I was brought up with old-fashionedvalues, doing things in traditional and sometimes elaborate ways. I feel especially comfortable in period pieces because of this. There have also been some strong, outspoken characters in my family who have influenced me and I would generally prefer to play a strong woman rather than a feeble one. theenglishmother.com
Tabitha Webb – Fashion Designer
How has being a mother influenced your work as a fashion designer?
It has made me more aware of how wearable and practical things need to be. So I focus on creating easy pieces with an edge. I do this by
using bold and contrasting prints and colours – but on easy silhouettes.
How do you find the time to be creative?
It is often a grabbed moment when I least expect it. Some days, I will go downstairs to the studio with the team and we’ll make things – we are very organic in our design. I recently collaborated with Pippa Middleton and we created an exclusive dress and scarf in aid of the British Heart Foundation, too.
Does your daughter get involved with feedback and ideas yet?
Well, she is only three. I always ask her about colours and which her favourite prints are. Sometimes when I show her something, she will say, “Mummy, that is sooooo beautiful,” and it does make your heart soar, even though you know that probably means it is awful.
Has your childhood had any influence on your career?
It must have done.
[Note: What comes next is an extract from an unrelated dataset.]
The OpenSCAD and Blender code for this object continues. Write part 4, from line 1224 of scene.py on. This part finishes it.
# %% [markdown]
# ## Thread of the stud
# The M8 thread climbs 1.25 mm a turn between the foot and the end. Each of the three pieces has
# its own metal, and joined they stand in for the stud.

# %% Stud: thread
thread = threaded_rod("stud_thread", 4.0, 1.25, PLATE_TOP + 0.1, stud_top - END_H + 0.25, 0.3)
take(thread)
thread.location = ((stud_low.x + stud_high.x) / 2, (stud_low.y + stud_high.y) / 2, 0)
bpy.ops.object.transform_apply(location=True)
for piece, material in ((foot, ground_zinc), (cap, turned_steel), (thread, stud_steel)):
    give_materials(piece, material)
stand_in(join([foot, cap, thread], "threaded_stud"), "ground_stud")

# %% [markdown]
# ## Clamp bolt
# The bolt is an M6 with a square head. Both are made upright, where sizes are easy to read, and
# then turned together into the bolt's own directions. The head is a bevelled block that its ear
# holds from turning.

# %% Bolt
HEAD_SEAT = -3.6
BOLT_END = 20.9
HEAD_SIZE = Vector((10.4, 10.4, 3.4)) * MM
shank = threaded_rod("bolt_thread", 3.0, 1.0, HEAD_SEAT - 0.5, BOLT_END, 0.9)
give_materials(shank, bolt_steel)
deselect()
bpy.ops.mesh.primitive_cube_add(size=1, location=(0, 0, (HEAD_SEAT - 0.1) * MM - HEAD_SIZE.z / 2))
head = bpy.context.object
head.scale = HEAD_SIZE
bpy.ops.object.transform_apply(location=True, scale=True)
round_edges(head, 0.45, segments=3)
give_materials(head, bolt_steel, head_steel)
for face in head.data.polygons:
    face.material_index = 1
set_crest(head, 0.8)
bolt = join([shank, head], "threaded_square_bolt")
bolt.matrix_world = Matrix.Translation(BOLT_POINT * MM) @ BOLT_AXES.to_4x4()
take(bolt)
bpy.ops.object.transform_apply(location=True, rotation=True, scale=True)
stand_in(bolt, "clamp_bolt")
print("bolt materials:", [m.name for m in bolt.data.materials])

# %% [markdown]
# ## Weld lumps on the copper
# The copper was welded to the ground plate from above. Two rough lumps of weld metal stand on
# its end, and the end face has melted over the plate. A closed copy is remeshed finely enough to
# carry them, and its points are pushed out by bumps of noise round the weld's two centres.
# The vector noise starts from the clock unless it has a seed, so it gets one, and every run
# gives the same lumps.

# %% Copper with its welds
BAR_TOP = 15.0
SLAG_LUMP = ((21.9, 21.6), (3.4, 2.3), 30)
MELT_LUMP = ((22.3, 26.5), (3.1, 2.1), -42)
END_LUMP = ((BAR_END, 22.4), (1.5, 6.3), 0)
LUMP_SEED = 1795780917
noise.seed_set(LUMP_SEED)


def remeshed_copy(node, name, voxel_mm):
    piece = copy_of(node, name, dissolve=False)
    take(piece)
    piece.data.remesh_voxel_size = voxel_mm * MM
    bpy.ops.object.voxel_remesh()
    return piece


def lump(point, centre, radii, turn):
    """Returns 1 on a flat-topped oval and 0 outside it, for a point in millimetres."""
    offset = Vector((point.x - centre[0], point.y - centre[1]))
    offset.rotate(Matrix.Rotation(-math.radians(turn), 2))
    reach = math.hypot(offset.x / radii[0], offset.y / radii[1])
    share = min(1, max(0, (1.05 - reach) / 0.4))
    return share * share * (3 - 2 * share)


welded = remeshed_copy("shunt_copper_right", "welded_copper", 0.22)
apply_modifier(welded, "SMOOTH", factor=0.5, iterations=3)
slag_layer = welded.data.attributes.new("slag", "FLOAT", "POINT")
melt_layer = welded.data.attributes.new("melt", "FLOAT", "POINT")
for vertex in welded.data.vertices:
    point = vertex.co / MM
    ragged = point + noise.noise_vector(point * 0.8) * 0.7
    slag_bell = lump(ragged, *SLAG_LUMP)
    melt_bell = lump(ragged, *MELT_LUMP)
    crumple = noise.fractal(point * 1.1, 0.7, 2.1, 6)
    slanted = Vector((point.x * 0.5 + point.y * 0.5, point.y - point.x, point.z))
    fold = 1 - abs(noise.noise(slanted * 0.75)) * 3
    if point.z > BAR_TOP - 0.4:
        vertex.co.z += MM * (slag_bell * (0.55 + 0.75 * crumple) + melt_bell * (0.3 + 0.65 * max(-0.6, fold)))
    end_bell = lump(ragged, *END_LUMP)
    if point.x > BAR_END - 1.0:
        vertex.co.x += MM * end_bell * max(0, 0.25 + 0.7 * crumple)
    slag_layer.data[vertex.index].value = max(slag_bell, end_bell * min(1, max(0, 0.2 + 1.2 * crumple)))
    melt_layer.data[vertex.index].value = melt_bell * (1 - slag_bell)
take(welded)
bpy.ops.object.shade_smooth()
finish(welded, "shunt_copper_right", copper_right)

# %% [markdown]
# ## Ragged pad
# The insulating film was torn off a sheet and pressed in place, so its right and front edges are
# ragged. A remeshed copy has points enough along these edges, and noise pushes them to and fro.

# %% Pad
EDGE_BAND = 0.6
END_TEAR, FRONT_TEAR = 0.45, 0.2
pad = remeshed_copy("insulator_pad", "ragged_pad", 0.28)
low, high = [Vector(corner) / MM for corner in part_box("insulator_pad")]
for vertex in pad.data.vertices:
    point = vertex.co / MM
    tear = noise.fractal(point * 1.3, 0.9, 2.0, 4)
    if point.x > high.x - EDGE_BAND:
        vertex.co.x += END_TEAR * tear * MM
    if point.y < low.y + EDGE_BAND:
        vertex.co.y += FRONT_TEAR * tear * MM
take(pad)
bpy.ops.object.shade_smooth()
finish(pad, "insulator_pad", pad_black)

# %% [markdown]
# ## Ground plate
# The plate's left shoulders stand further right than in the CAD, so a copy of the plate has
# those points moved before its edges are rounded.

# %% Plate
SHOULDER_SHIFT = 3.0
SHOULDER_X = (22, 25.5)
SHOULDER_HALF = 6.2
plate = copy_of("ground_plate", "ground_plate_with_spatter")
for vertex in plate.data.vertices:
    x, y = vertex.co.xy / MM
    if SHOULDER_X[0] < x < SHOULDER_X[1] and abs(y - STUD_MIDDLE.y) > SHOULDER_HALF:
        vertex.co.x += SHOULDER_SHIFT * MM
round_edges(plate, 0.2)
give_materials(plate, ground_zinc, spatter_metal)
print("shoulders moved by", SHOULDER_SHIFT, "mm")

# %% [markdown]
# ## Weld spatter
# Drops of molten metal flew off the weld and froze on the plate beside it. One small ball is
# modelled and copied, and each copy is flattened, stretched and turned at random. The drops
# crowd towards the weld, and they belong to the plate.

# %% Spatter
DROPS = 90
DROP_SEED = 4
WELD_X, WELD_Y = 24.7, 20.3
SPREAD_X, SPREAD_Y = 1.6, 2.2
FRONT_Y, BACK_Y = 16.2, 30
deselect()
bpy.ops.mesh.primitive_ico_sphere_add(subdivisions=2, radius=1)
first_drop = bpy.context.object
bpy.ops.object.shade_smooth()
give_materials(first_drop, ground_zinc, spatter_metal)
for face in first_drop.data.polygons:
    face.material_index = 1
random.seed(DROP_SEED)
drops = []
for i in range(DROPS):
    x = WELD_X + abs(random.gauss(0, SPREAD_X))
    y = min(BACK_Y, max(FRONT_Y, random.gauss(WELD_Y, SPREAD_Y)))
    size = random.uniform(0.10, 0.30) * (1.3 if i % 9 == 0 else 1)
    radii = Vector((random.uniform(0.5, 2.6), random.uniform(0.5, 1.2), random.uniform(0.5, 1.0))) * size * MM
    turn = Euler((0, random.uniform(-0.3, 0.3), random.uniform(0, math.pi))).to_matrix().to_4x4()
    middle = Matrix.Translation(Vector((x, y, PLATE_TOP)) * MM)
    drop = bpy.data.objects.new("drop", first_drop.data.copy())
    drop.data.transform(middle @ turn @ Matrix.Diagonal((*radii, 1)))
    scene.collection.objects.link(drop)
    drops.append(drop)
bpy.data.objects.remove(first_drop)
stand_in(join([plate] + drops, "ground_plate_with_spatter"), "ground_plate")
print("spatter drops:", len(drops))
I have travelled a lot all my life, and I grew up in the States until I was 10. We never stayed in one place for long and this exposed me to a lot of different aesthetics. I definitely did a lot of shopping research.
When did you realise you wanted to be a fashion designer?
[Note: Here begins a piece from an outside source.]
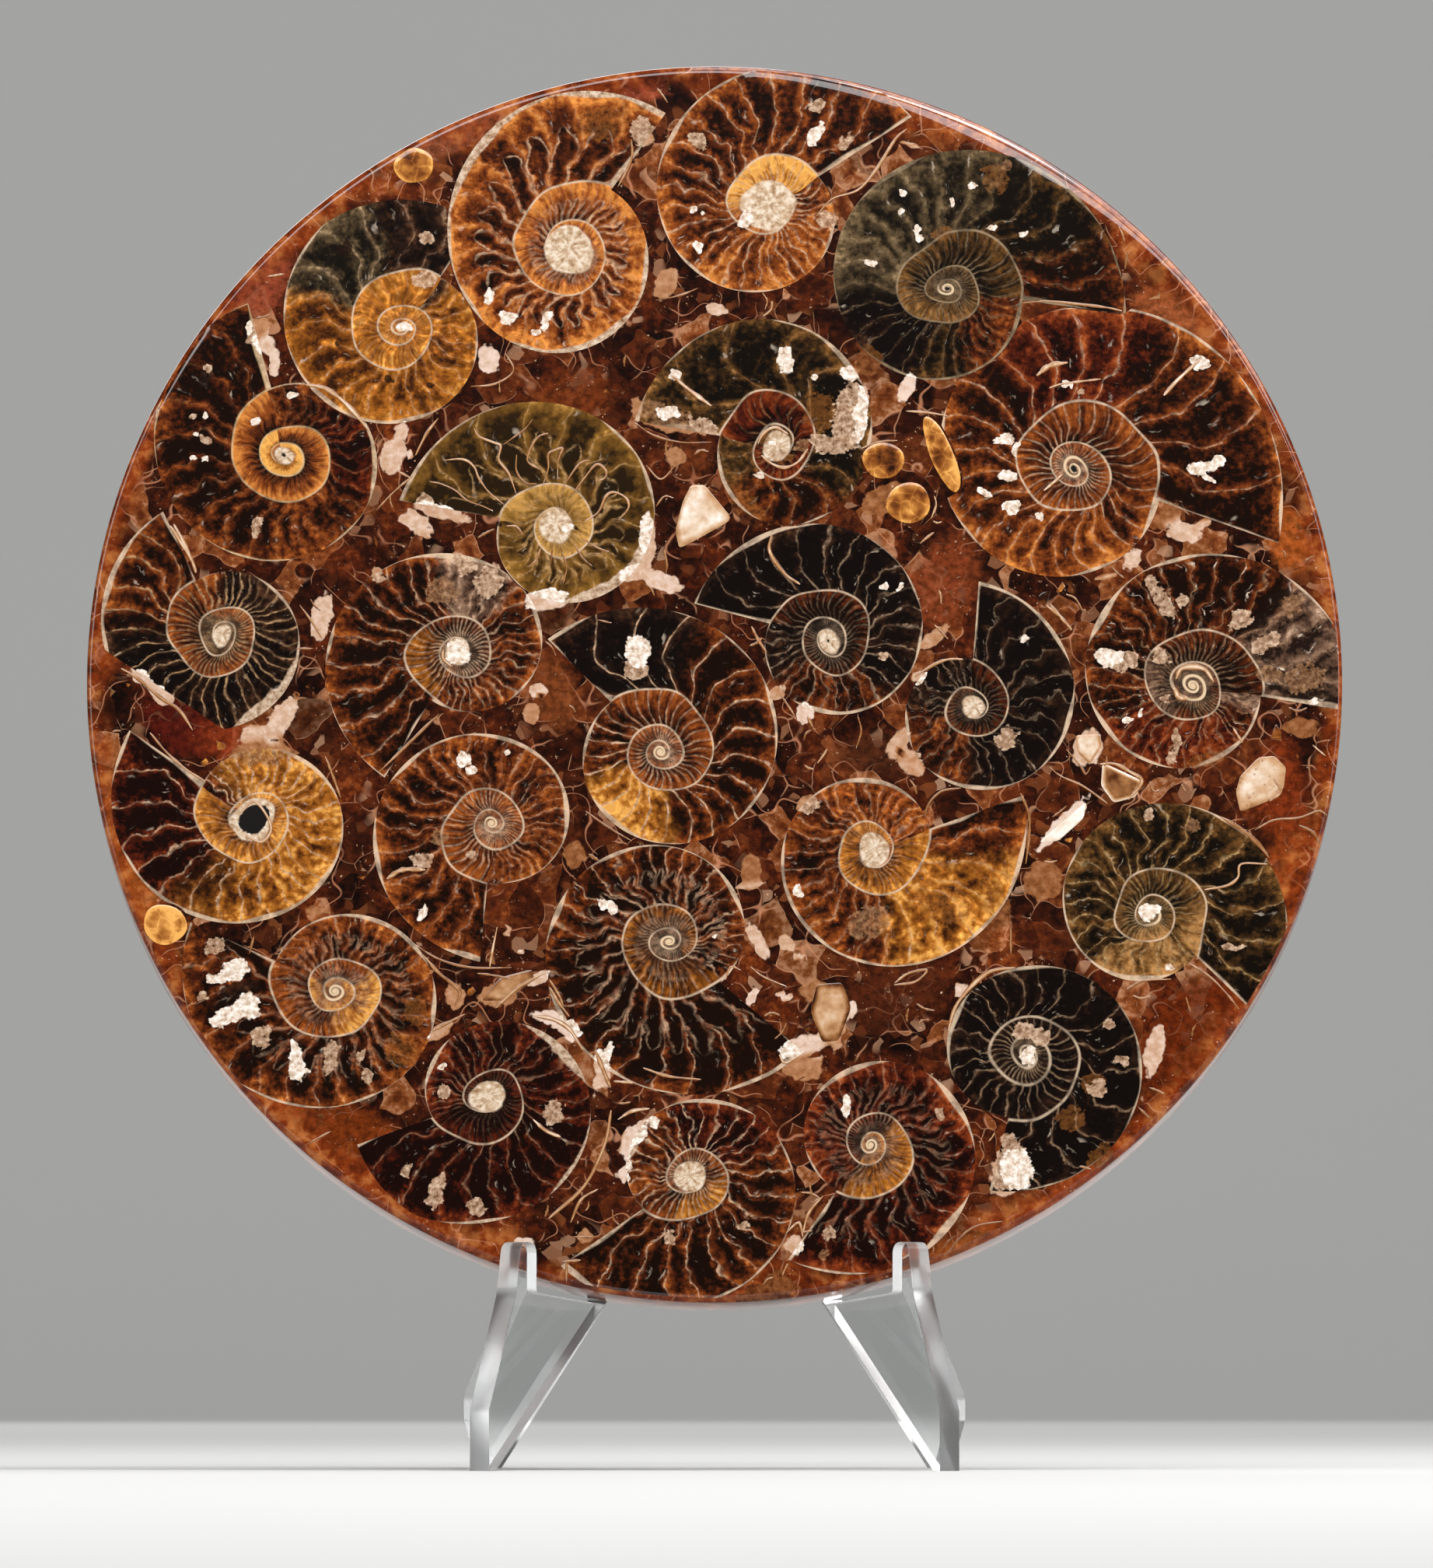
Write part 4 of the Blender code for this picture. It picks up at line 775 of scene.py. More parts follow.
class Spiral:
    """Where a point lies in one spiral shell: in which whorl and chamber, and how far from the walls."""

    def __init__(self, graph, shell):
        self.spot = graph.spot()
        self.here = warped(graph, self.spot, 0.16, 1.8, 0.0)
        x, y, _depth = graph.parts(graph.vector("SUBTRACT", self.here, (shell.x, shell.y, 0.0)))
        self.radius = ((x * x + y * y) ** 0.5).most(0.01)
        self.angle = y.math("ARCTAN2", x)
        self.blotches = graph.noise(self.spot, 0.42, 3.0, 0.62)
        self.grain = graph.noise(self.spot, 1.5, 3.0, 0.65)
        self.ripple = graph.noise(self.spot, 0.5, 0.5, 0.5) - 0.5
        self.find_whorl(shell)
        self.find_chamber(graph, shell)

    def find_whorl(self, shell):
        """Whorls in from the outer wall, with across from 0 to 1 through each, and turns back."""
        angle, radius = self.angle, self.radius
        self.back = ((math.radians(shell.angle) - angle) * (shell.sense / math.tau)).fraction()
        stretch = (angle * 2 - 2 * math.radians(shell.tilt)).cosine() * shell.oval
        growth = math.log(shell.growth)
        inward = (stretch - radius.math("LOGARITHM", math.e) + math.log(shell.mouth)) / growth
        inward = (inward - self.back).most(0.001)
        self.whorl = inward.floor()
        self.across = inward - self.whorl
        self.first = self.whorl.below(0.5)
        width = radius * growth
        self.from_outer = self.across * width
        self.from_inner = (1 - self.across) * width
        self.from_wall = self.from_outer.least(self.from_inner)
        self.margin = (self.from_outer * (-1 / shell.band_width)).math("EXPONENT")

    def find_chamber(self, graph, shell):
        """Chambers, closer together further back, with frilled walls between them."""
        across = self.across
        turns = self.back + self.whorl
        self.pitch = self.radius * (math.tau / shell.chambers) / (turns * 0.5 + 1)
        frill = (self.ripple * 1.7 + (self.grain - 0.5) * 0.55) * (self.first * 0.7 + 0.3) * shell.frill
        chamber = turns * (turns * 0.25 + 1) * shell.chambers
        scallops = (across * 15.0).sine() * across * (0.09 * shell.frill)
        wave = (across * math.pi).sine() * 0.55
        self.chamber = chamber + wave - across * 0.25 + frill / self.pitch + scallops
        number = self.chamber.floor()
        phase = self.chamber - number
        self.from_septum = phase.least(1 - phase) * self.pitch
        self.chance = graph.random(number, self.whorl, 1.0)
        arch = ((across - 0.3) / 0.35).most(0.0).least(1.0) ** 0.5 * 0.9
        self.from_arch = arch - (phase * 2 - 1).size()


def chamber_colour(graph, shell, spiral):
    """What fills the chambers: lightness in the outer whorl and in the inner ones, then the zones."""
    across, whorl, first = spiral.across, spiral.whorl, spiral.first
    from_septum, blotches, grain = spiral.from_septum, spiral.blotches, spiral.grain
    streak = graph.noise(graph.joined(spiral.chamber * 2.3, across * 1.6, whorl * 3.7), 1.0, 3.0, 0.6)
    glow = (from_septum * -2.4).math("EXPONENT")
    lumen = from_septum.rise(0.1, 1.2) * spiral.from_outer.rise(0.4, 2.4) * spiral.from_inner.rise(0.0, 1.0)
    sugar = graph.cells(warped(graph, spiral.spot, 1.2, 0.5, 0.0), 1.05)
    cloud = (blotches - 0.5) * (0.85 * shell.contrast) + (grain - 0.5) * (0.95 * shell.contrast)
    cloud = cloud + (0.42 - sugar) * shell.grit
    light = cloud + spiral.margin * (blotches + 0.5) * shell.band + glow * 0.16
    light = light + (spiral.chance - 0.5) * 0.22
    light = light - lumen * shell.lumen + (streak - 0.5) * 0.5 + (shell.outer + 0.05)
    if shell.petals:
        light = light - spiral.from_arch.rise(0.0, 0.35) * (0.14 * shell.petals)
    inside = (1 - across) * shell.inner_band + (streak - 0.5) * 1.2 + cloud * 0.55 + (shell.inner - 0.12)
    light = inside + (light - inside) * first
    body = filling_ramp(graph, light, shell.filling)
    for zone in shell.zones:
        share = first if zone.whorl == 0 else (whorl - zone.whorl).size().below(0.5)
        if zone.half < 180:
            uneven = spiral.angle + (blotches - 0.5) * 0.5
            share = window(uneven, zone.angle, zone.half).rise(0.0, 0.4) * share
        filling = zone.filling or shell.filling
        lift = zone.shift + (0.42 - sugar) * 0.3 if filling is GOLD else zone.shift
        body = graph.blend(share, body, filling_ramp(graph, light + lift, filling))
    return body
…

I have always been an entrepreneur, much to my family’s horror. I love colour and creating so I think that when I put those things together, it led me to fashion design.
Santa Montefiore – Novelist
How has being a mother influenced your work as a writer?
The more experience one has as a writer the better the books are going to be, and what are we if not sums of our experience? Having children has given me a depth I didn’t have before, an understanding of love but also of fear – because a mother’s anxiety is a tremulous layer beneath our day-to-day lives. I understand motherhood only because I’m a mother, and that is something I love to explore in all of my novels.
How do you find the time to be creative?
I only write when the children are at school, so I have to be very disciplined. I make sure I’m at my desk around 9am and refrain from emailing and taking phone calls until I feel I’ve done enough. I light candles in my office, put flowers on the desk, play music – make my office as comfortable as possible so that I can’t wait to get back to it. I would say the one vital tool I require to unleash my creative energy is music: big sweeping movie soundtracks. My favourites for my Irish trilogy are Howard Shore, John Williams, David Arkenstone.
How do you explore themes of family in your work?
All my novels are about family. Family is where we get our opportunities to learn and grow on a spiritual level. The older I get, the more I understand the complexities of relationships and there’s no better place to explore the entire spectrum of human emotions than within the family. My new novel, Songs of Love and War, available now (£16.99, hardback), is about four generations of a family based in County Cork starting in 1910. I’ve had such fun exploring all the different and very complex relationships. Human nature is eternally fascinating.
Do your children get involved with feedback and ideas?
Not at the moment. I hope they will one day. My son has come up with a really good idea for a children’s book, which my husband and I are now writing together. Watch this space. Sasha, who is 12, wants his name on the cover and a very large portion of the advance.
Has your childhood had any influence on your work?
My childhood has influenced me enormously. I grew up on a beautiful farm in Hampshire. We built camps in the woods, played on rafts in the pond that my father built us, roasted marshmallows on fires and played outside all the time, creating our own fun. I worry for children these days with all the computer technology to stifle and destroy their creativity. If kids aren’t allowed to be bored, their imagination will be a place they never visit. The Jacobean house where I grew up features in many of my novels and my love of nature is something that comes through in all of them. I would write very different books if I’d had a different kind of childhood.